The algebraic sum of the e.m.f. in any loop of a circuit is equal to the algebraic sum of the products of currents and resistances in it.

Mathematically, the loop rule may be expressed as ∑E = ΣIR.

#### Solution 2

**Kirchhoff’s First Law − Junction Rule**

In an electrical circuit, the algebraic sum of the currents meeting at a junction is always zero.

*I*_{1}, *I*_{2} *I*_{3}, and *I*_{4} are the currents flowing through the respective wires.

Convention:

The current flowing towards the junction is taken as positive.

The current flowing away from the junction is taken as negative.

*I*_{3} + (− *I*_{1}) + (− *I*_{2}) + (− *I*_{4}) = 0

This law is based on the law of conservation of charge.
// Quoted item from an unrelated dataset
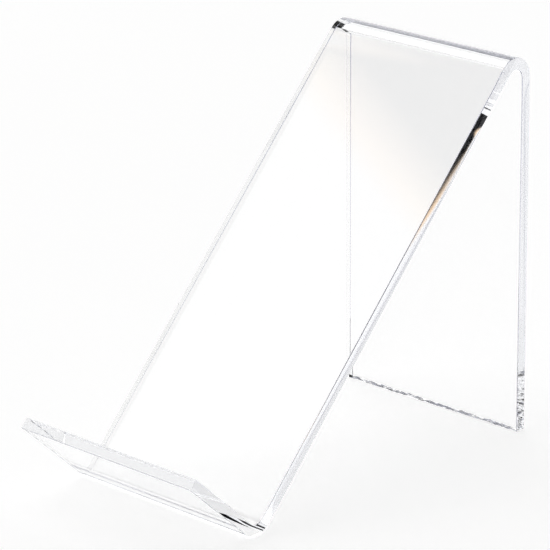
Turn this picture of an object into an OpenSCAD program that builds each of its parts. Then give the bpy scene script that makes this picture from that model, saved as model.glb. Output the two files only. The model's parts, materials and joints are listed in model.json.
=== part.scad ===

**Kirchhoff’s Second Law − Loop Rule**

In a closed loop, the algebraic sum of the *emf*s is equal to the algebraic sum of the products of the resistances and the currents flowing through them.

For the closed loop BACB:

*E*_{1} − *E*_{2} = *I*_{1}*R*_{1} + *I*_{2}*R*_{2} − *I*_{3}*R*_{3}

For the closed loop CADC:

*E*_{2} = *I*_{3}*R*_{3} + *I*_{4}*R*_{4} + *I*_{5}*R*_{5}

This law is based on the law of conservation of energy